Your instructions |
Copy out precisely the lines beginning at the line that contains "sole = Sole()" and ending at the line that contains "for node in", including both.

Listed records |

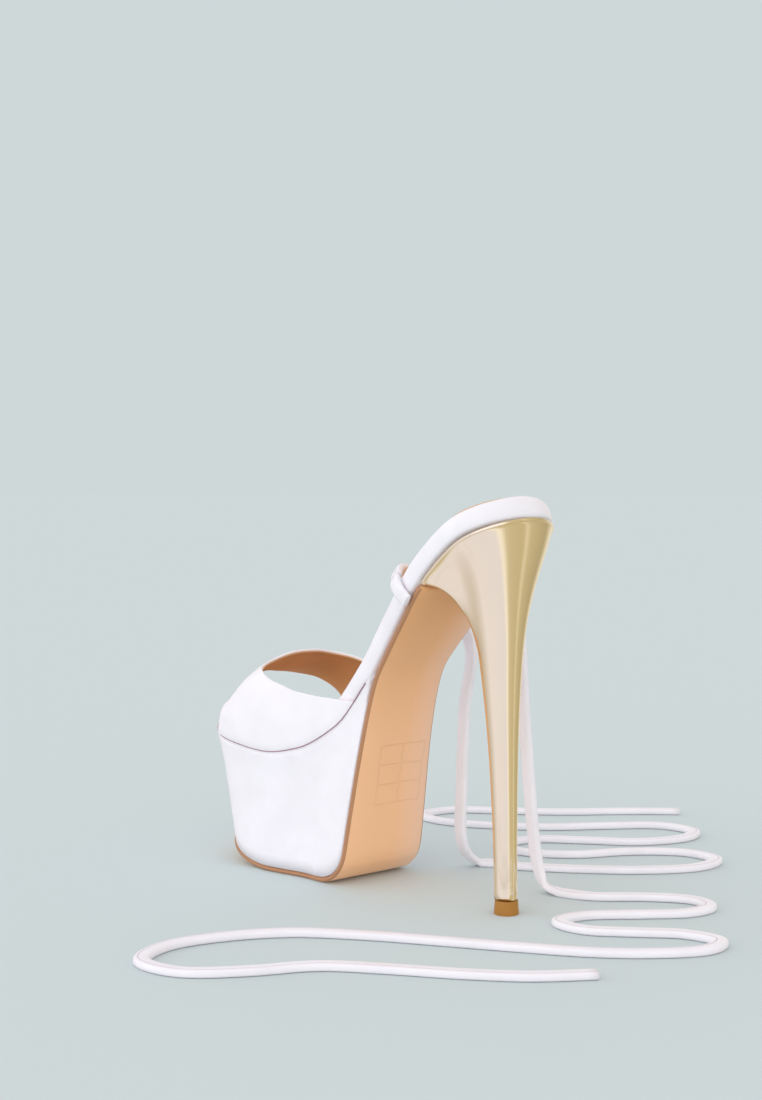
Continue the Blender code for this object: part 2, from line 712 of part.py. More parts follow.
def make_tie(name, collection):
    """One tie lying down uncoiled, as a plain round cord along its route."""
    line = smooth_route(tie_points(TIE_ROUTES[name]))
    curve = bpy.data.curves.new(name, "CURVE")
    curve.dimensions = "3D"
    curve.bevel_depth = TIE_THICKNESS / 2
    curve.bevel_resolution = 2
    curve.use_fill_caps = True
    spline = curve.splines.new("POLY")
    spline.points.add(len(line) - 1)
    for point, place in zip(spline.points, line):
        point.co = (place.x, place.y, max(place.z, TIE_FLOOR), 1)
    tie = bpy.data.objects.new(name, curve)
    tie.data.materials.append(make_material(name + "_leather", (0.89, 0.87, 0.91), 0.4))
    collection.objects.link(tie)
    return tie


def main():
    clear_scene()
    collection = bpy.data.collections.new("lace_up_heeled_sandal")
    bpy.context.scene.collection.children.link(collection)
    sole = Sole()
    make_footbed(collection)
    make_sock(collection)
    make_outsole(sole, collection)
    make_platform(sole, collection)
    make_heel(collection)
    make_heel_tip(collection)
    make_vamp(collection)
    make_tie_tab("tie_tab_left", -1, collection)
    make_tie_tab("tie_tab_right", 1, collection)
    for name in TIE_ROUTES:
        make_tie(name, collection)


main()
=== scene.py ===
"""Finish of the lace-up platform sandal: leather, lining, plating, the seam's painted shade and the two
loose ties.
"""

import math

import bmesh
import bpy
import numpy as np
from mathutils import Matrix, Vector


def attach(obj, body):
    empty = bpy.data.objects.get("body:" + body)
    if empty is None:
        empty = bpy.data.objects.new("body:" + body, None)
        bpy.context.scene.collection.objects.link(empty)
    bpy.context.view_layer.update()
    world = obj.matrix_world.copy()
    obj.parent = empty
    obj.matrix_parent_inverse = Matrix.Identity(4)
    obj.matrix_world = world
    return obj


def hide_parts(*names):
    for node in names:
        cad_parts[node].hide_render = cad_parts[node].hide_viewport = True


bl_info = {
    "name": "Lace-up platform sandal",
    "version": (1, 0, 0),
    "blender": (4, 5, 0),
    "location": "View3D > Sidebar > Sandal",
    "description": "Dresses the sandal's frame in leather, lining, plating and ties",
    "category": "Object",
}

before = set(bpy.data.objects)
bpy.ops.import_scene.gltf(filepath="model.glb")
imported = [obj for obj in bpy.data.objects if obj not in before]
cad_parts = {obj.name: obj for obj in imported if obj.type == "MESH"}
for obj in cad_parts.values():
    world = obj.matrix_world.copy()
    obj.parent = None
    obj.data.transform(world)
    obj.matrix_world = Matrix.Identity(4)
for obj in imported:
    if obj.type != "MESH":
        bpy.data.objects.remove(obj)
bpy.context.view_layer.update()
MM = 0.001
BODY = "root"
UV_MAP = "UVMap"

# Sizes of the last, as in the part's source
SHOE_LENGTH = 203 * MM
SEAT_OVERHANG = 15 * MM
SEAT_HEIGHT = 167 * MM
PLATFORM_HEIGHT = 56.5 * MM
DECK_TOE_LIFT = 9 * MM
SEAT_WIDTH = 56 * MM
WAIST_WIDTH = 41 * MM
BALL_WIDTH = 71 * MM
SEAT_ROUND = 0.10
TOE_ROUND = 0.21
TOE_SQUARENESS = 2.2
FOOTBED_THICKNESS = 10.4 * MM
SOLE_THICKNESS = 2.2 * MM
CLEARANCE = 0.3 * MM
INSTEP_HEIGHT = 35 * MM
TIE_FLOOR = 1.6 * MM

# How many points the deck's line has, and over how many of them its soft normals are spread
DECK_POINTS = 161
SOFTEN_POINTS = 31

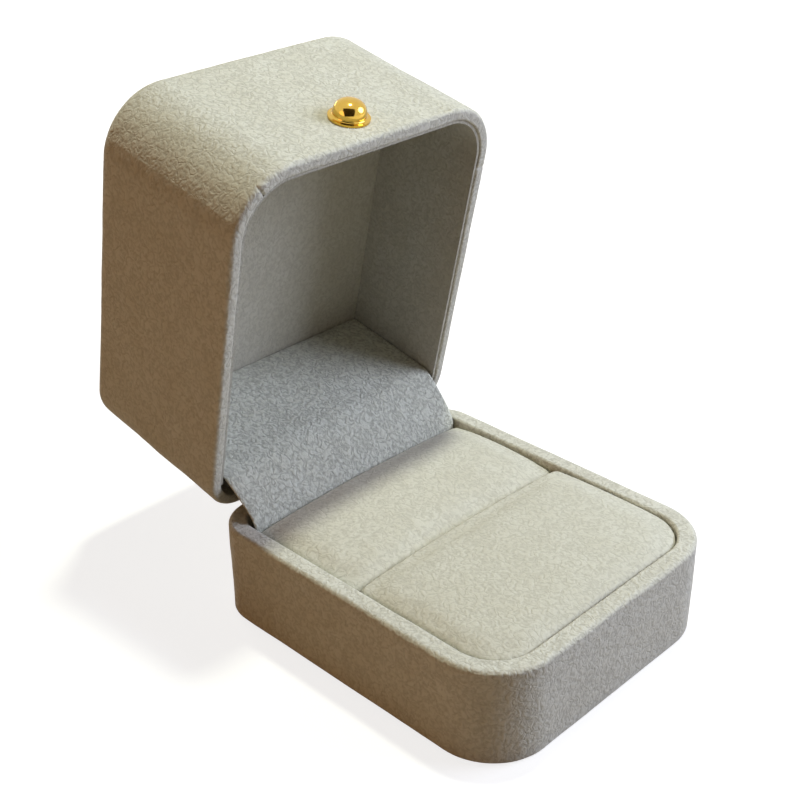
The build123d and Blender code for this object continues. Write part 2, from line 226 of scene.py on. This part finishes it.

Solution to this problem |
    sole = Sole()
    make_footbed(collection)
    make_sock(collection)
    make_outsole(sole, collection)
    make_platform(sole, collection)
    make_heel(collection)
    make_heel_tip(collection)
    make_vamp(collection)
    make_tie_tab("tie_tab_left", -1, collection)
    make_tie_tab("tie_tab_right", 1, collection)
    for name in TIE_ROUTES:
        make_tie(name, collection)


main()
=== scene.py ===
"""Finish of the lace-up platform sandal: leather, lining, plating, the seam's painted shade and the two
loose ties.
"""

import math

import bmesh
import bpy
import numpy as np
from mathutils import Matrix, Vector


def attach(obj, body):
    empty = bpy.data.objects.get("body:" + body)
    if empty is None:
        empty = bpy.data.objects.new("body:" + body, None)
        bpy.context.scene.collection.objects.link(empty)
    bpy.context.view_layer.update()
    world = obj.matrix_world.copy()
    obj.parent = empty
    obj.matrix_parent_inverse = Matrix.Identity(4)
    obj.matrix_world = world
    return obj


def hide_parts(*names):
    for node in names:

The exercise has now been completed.